Descriptions, Reviews, Etc.
Publisher Description:
Hamlet's father's Ghost asks his son to 'Remember me!', but how did people remember around 1600? And how do we remember now? Shakespeare and Memory brings together classical and early modern sources, theatre history, performance, material culture, and cognitive psychology and neuroscience in
order to explore ideas about memory in Shakespeare's plays and poems. It argues that, when Shakespeare was writing, ideas about memory were undergoing a kind of crisis, as both the technologies of memory (print, the theatre itself) and the belief structures underpinning ideas about memory underwent
rapid change. And it suggests that this crisis might be mirrored in our own time, when, despite all the increasing gadgetry at our disposal, memory can still be recovered, falsified, corrupted, or wiped: only we ourselves can remember, but the workings of memory remain mysterious.

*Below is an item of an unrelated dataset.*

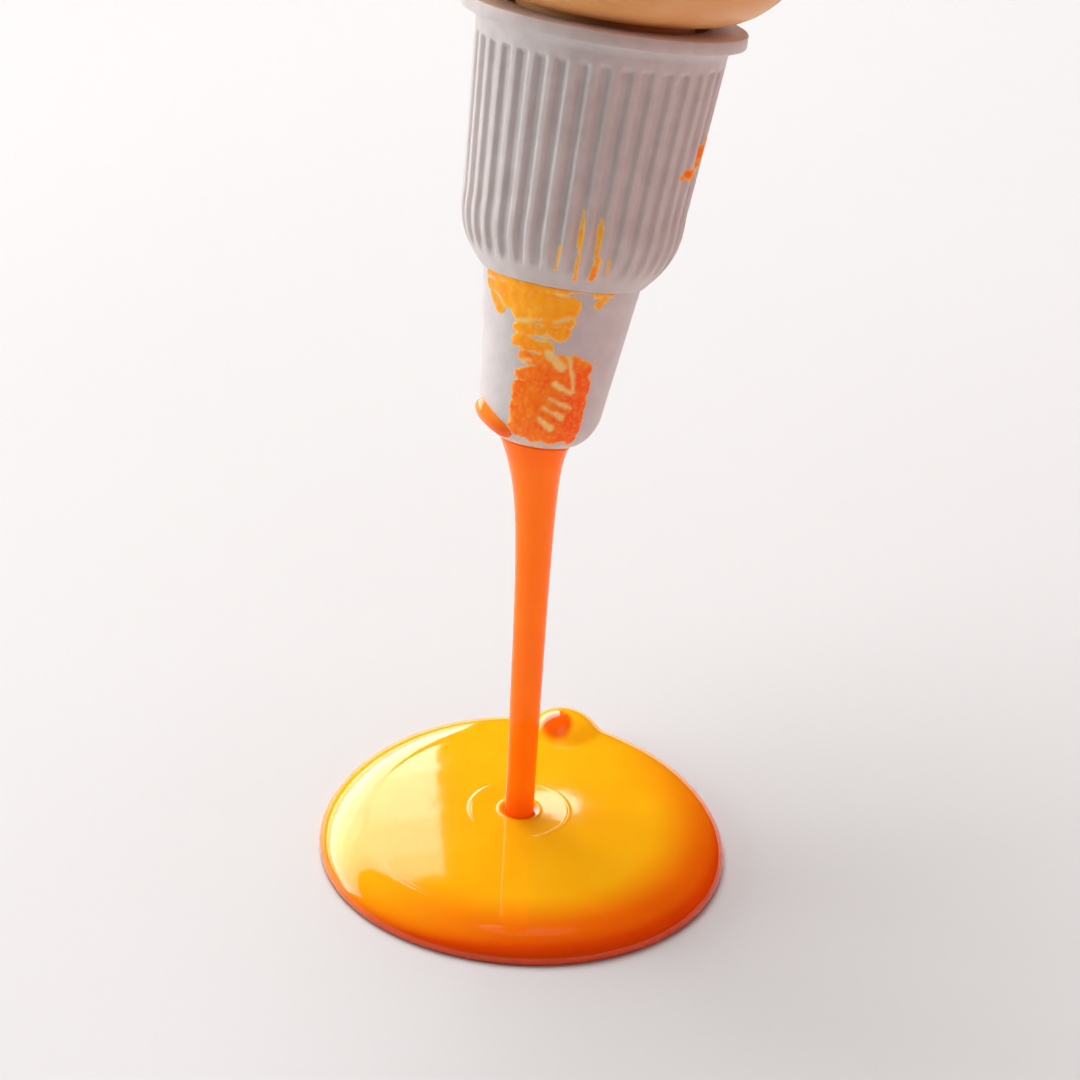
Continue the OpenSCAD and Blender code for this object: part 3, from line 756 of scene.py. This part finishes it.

Shakespeare and
Memory draws on works from all stages of Shakespeare's career, with a particular focus on Hamlet, the Sonnets, Twelfth Night, and The Winter's Tale. It considers some little things: what's Hamlet writing on? And why does Orsino think he smells violets? And it asks some big questions: how should the
dead be remembered? What's the relationship between memory and identity? And is it art, above all, that enables love and beauty, memory and identity, to endure in the face of loss, time, and death?